Here in Falkirk district, we’ve all seen it thousands of times. Some of us live close by and even enjoy walks along it.
But how much do we really know about the Antonine Wall?
More all the time, it seems, as a new exhibition at Callendar House – complete with a large reconstruction of the wall – proves.
The Antonine Wall is a historic landmark which runs across our district, from the Clyde to the Forth.
In some places its ramparts and ditches – even forts and bathhouse – are distinctive, in others they are barely recognisable and in some totally covered.
But it has quite a story to tell, a reminder of the power of an empire that reached across the globe more than 2000 years ago.
The exhibition aims to show us the wall as a formidable frontier and demonstrates how the Roman army used local geography to create an effective obstacle.
Built around 142 AD, this was no barrier for mere show – booby traps, barbs and ballistics were all employed by the Romans to control their borders with ruthless efficiency.
Archaeologist and keeper of local history at Falkirk Community Trust Geoff Bailey said new discoveries mean experts now understand the wall better than they did even 20 years ago, the last time such an exhibition was staged.
“There was a time when it was trendy to talk about the wall as just being a visual barrier to demarcate the Roman empire,” he said.
“Actually, it was a very formidable barrier, controlling the way people were travelling from north to south.”
In 1991, Falkirk Museum found defensive pits along the berm, the flat piece of ground between the rampart and the ditch.
At first these were thought to contain pointed spikes covered by bracken – essentially a minefield.
However, later work showed some of them to be cippi [pronounced chippi] – pits containing pointed branches embedded in soil.

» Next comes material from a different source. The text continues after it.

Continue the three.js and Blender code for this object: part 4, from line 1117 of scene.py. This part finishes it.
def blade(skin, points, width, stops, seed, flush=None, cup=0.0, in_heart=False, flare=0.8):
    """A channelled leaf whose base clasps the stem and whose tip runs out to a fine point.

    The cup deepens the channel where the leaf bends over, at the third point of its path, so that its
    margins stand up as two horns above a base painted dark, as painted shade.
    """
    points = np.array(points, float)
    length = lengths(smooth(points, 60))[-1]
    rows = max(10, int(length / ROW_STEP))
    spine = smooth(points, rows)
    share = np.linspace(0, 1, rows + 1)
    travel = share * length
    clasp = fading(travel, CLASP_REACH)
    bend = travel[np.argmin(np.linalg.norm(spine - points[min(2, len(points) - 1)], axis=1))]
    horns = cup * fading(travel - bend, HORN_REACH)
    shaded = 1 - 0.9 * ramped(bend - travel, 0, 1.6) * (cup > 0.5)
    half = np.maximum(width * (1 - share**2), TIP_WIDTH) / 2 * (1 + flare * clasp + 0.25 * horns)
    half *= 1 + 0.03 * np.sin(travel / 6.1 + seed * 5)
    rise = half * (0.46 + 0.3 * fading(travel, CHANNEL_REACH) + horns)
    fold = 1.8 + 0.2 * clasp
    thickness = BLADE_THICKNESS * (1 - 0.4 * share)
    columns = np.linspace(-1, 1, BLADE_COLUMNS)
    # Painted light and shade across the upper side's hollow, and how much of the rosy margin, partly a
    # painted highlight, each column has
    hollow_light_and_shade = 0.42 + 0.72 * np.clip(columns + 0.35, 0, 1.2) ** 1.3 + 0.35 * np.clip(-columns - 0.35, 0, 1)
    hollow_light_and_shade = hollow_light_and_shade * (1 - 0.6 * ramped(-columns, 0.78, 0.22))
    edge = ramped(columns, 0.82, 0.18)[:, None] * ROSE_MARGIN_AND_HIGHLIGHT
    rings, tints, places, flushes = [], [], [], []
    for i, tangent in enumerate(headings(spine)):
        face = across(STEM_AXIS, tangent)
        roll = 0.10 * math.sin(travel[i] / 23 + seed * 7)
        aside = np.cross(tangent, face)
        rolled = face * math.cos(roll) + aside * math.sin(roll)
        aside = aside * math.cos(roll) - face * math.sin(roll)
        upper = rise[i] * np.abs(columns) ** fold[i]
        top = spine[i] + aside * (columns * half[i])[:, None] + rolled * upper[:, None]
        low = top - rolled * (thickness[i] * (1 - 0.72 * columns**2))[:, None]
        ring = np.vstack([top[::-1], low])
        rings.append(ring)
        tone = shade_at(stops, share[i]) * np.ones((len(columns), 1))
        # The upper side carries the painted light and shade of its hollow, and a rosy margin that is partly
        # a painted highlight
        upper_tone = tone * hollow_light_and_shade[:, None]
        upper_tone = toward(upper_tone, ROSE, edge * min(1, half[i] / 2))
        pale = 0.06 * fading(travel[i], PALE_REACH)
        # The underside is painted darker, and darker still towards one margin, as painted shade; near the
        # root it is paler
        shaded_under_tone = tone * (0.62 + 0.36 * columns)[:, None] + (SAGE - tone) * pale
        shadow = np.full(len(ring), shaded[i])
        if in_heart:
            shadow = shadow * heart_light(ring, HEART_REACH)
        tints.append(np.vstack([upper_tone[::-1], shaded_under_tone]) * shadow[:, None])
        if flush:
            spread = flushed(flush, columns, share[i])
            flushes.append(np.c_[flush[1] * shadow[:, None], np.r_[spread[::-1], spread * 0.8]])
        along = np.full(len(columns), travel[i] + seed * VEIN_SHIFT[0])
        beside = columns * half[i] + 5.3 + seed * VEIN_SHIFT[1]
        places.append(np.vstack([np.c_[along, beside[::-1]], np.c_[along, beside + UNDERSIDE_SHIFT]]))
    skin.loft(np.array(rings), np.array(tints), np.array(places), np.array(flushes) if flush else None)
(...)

“I like the idea of Italians bringing cippies to Scotland then!” said Geoff, smiling.
But the cippis are no laughing matter. These branches would have been interlocked, forming a formidable barrier, similar to coils of barbed wire.
When aged, the points of the branches became brittle and as they shattered were even sharper than before.
Defensive pits found in 1991 by Falkirk museum service have now also been found on Hadrian’s Wall.
“It makes you realise how much of an obstacle it must have been,” said Geoff.
Another discovery are slots in the base of the ditch, measuring 0.3m square.
While even the experts can’t be certain, the most likely explanation is that these held an entanglement made up of hawthorn cuttings – the Roman equivalent of barbed wire.
And in the unlikely event that anyone made it that far, on the lip of the ditch a narrow ledge contained a drystane dyke.
Were anyone to reach this it would have been almost impossible to climb without causing it to tumble on top of them – in other words, a booby-trap!
If the brutal effectiveness of the Romans is brought to life with the replica wall, the exhibition also boasts objects that bring the world of the Roman soldier tantalisingly close.
Among the exhibits is an incredible local find – the copper alloy figure of a griffin found by metal detectorist Lee Swan from Reddingmuirhead, probably dropped from a helmet of a Roman soldier while on parade. (For the full story of its discovery, see page 8.)
And, on loan from Corbridge, are stone ballista balls designed to have been fired from a catapult – weapons that would make short work of a human skull.
Also on loan is another example of Roman innovation – lead sling shot from Burnswark in Dumfries.
Geoff said: “They are interesting because many of them have holes drilled through them so they whistle as they fly through the air – a terror weapon similar to the noise made by Stuka dive bombers in the Second World War.”
The exhibition is for all ages, with special interpretive tours to help children understand it, and several interactive exhibits including a catapult, though it will use ping pong balls to inflict minimum damage!
For residents of the district who might take the wall for granted, this is a chance to understand the power and importance of an historic local landmark.